-- Start --

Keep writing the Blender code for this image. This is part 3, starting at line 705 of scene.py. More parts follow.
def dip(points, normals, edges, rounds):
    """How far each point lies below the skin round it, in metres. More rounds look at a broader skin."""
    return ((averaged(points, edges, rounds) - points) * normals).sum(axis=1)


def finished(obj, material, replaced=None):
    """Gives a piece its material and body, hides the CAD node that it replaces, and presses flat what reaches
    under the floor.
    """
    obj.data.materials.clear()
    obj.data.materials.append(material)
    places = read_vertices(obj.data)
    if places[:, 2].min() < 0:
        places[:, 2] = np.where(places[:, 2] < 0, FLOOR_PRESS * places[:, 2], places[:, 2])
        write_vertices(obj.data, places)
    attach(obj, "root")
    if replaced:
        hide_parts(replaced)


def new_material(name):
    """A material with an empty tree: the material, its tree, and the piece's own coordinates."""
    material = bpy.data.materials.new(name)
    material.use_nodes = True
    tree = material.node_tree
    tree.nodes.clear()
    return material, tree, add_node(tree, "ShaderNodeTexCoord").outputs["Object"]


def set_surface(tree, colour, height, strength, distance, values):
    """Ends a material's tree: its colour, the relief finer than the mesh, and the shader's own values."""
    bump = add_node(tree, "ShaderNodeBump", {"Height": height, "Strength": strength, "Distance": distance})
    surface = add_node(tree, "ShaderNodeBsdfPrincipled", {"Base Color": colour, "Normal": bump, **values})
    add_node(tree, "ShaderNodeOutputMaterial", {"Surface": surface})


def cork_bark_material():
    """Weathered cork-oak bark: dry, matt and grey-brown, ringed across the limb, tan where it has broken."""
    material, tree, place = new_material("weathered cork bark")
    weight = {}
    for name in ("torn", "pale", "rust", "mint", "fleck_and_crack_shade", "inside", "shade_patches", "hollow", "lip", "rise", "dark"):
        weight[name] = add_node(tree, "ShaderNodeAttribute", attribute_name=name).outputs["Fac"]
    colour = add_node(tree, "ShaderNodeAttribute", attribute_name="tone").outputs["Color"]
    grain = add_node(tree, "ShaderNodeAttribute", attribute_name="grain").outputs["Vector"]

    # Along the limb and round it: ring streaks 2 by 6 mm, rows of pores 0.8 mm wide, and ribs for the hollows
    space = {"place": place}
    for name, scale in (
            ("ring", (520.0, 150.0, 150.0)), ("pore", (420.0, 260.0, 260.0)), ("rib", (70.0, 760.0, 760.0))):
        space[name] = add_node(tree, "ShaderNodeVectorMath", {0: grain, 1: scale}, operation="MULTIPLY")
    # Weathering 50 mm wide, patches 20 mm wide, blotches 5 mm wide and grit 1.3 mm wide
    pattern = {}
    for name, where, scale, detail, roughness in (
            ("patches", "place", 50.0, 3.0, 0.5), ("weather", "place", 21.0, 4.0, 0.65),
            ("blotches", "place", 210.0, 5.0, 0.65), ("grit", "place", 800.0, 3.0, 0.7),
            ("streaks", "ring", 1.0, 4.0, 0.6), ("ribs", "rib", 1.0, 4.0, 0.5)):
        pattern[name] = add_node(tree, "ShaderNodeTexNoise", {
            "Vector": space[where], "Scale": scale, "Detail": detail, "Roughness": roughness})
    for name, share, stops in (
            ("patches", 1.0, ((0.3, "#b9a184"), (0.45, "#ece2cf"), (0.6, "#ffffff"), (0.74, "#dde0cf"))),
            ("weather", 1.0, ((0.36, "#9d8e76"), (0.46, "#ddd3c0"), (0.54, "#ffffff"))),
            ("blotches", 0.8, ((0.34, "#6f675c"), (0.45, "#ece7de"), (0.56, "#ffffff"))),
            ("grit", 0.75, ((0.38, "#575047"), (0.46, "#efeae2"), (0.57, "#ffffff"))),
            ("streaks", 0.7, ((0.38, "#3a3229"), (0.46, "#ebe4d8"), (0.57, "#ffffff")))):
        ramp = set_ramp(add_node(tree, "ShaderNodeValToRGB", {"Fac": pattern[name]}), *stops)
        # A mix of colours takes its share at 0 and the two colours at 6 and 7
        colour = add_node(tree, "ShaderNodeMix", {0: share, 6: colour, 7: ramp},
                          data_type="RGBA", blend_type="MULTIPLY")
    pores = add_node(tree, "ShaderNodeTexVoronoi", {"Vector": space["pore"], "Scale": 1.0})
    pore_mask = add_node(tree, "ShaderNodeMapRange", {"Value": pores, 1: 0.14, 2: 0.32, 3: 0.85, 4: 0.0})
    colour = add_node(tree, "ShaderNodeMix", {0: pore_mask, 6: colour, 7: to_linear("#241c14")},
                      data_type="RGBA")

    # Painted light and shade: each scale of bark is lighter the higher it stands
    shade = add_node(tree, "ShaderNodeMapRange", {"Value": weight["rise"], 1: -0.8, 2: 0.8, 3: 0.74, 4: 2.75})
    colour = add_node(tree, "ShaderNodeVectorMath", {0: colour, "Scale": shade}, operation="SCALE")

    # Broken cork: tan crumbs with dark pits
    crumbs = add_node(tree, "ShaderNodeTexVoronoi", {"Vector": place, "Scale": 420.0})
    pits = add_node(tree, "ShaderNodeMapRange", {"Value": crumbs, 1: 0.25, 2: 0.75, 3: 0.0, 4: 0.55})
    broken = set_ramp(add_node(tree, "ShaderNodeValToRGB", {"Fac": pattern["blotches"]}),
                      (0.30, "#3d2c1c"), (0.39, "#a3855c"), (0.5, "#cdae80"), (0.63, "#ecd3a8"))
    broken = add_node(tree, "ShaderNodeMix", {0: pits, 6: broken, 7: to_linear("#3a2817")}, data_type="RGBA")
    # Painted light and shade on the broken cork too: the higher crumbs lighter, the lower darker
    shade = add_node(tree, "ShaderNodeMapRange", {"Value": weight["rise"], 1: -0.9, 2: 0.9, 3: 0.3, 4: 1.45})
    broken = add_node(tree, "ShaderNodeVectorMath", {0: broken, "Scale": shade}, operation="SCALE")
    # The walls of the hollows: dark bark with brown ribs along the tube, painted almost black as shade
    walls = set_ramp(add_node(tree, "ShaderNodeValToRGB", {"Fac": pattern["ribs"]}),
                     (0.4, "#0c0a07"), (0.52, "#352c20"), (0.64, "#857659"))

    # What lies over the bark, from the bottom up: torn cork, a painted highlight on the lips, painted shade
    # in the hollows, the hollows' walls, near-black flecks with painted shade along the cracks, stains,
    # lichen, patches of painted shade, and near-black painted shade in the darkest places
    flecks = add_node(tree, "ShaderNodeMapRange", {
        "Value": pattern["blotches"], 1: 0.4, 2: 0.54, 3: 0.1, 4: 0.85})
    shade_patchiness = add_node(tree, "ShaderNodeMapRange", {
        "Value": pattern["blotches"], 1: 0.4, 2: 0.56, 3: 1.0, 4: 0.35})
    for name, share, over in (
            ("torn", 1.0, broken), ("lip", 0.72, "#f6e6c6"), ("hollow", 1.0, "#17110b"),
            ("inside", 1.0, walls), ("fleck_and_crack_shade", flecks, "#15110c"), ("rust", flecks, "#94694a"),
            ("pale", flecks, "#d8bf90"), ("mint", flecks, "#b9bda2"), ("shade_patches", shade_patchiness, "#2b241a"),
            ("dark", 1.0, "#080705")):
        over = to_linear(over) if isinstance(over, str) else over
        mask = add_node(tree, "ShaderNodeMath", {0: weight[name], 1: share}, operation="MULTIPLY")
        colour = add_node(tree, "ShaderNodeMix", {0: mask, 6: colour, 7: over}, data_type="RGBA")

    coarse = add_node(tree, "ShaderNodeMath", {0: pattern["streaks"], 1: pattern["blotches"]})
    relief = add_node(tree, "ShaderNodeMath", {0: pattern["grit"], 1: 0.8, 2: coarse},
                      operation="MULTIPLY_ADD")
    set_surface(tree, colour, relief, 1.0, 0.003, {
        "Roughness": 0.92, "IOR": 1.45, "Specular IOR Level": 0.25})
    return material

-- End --
-- Start --

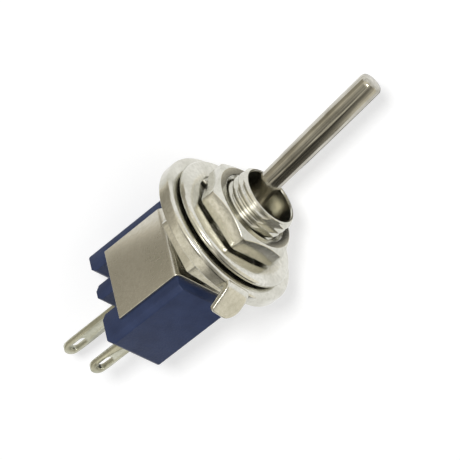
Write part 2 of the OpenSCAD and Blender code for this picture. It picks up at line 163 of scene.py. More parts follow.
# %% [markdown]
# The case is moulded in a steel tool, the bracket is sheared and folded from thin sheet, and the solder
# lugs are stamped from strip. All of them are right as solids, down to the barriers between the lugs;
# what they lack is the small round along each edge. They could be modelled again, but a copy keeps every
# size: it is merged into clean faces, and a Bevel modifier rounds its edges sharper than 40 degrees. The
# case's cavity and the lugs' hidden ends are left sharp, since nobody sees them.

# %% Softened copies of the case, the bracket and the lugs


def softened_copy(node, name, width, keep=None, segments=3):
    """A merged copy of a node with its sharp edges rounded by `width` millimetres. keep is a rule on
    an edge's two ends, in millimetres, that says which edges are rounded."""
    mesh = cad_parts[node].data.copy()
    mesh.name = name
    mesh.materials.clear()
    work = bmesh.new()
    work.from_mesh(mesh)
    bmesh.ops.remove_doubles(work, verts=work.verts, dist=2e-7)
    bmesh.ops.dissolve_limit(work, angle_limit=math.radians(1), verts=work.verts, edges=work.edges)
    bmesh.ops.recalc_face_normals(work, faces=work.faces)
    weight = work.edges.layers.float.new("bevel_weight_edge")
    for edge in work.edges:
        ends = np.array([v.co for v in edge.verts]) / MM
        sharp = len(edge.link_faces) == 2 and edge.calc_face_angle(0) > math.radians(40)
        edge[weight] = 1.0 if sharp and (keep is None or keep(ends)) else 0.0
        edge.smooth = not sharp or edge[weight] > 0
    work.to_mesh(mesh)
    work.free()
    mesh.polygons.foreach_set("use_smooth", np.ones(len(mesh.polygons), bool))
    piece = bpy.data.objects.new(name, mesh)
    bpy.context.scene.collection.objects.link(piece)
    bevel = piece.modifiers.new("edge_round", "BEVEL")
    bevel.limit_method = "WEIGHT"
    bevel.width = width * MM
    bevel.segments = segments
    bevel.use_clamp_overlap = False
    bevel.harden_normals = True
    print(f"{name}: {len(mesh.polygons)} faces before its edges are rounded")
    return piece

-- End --

## Directions
Print exactly the lines from the one containing "mesh = cad_parts[node].data.copy()" to the one containing "return piece", both included, and nothing else.

## Solution to the exercise
    mesh = cad_parts[node].data.copy()
    mesh.name = name
    mesh.materials.clear()
    work = bmesh.new()
    work.from_mesh(mesh)
    bmesh.ops.remove_doubles(work, verts=work.verts, dist=2e-7)
    bmesh.ops.dissolve_limit(work, angle_limit=math.radians(1), verts=work.verts, edges=work.edges)
    bmesh.ops.recalc_face_normals(work, faces=work.faces)
    weight = work.edges.layers.float.new("bevel_weight_edge")
    for edge in work.edges:
        ends = np.array([v.co for v in edge.verts]) / MM
        sharp = len(edge.link_faces) == 2 and edge.calc_face_angle(0) > math.radians(40)
        edge[weight] = 1.0 if sharp and (keep is None or keep(ends)) else 0.0
        edge.smooth = not sharp or edge[weight] > 0
    work.to_mesh(mesh)
    work.free()
    mesh.polygons.foreach_set("use_smooth", np.ones(len(mesh.polygons), bool))
    piece = bpy.data.objects.new(name, mesh)
    bpy.context.scene.collection.objects.link(piece)
    bevel = piece.modifiers.new("edge_round", "BEVEL")
    bevel.limit_method = "WEIGHT"
    bevel.width = width * MM
    bevel.segments = segments
    bevel.use_clamp_overlap = False
    bevel.harden_normals = True
    print(f"{name}: {len(mesh.polygons)} faces before its edges are rounded")
    return piece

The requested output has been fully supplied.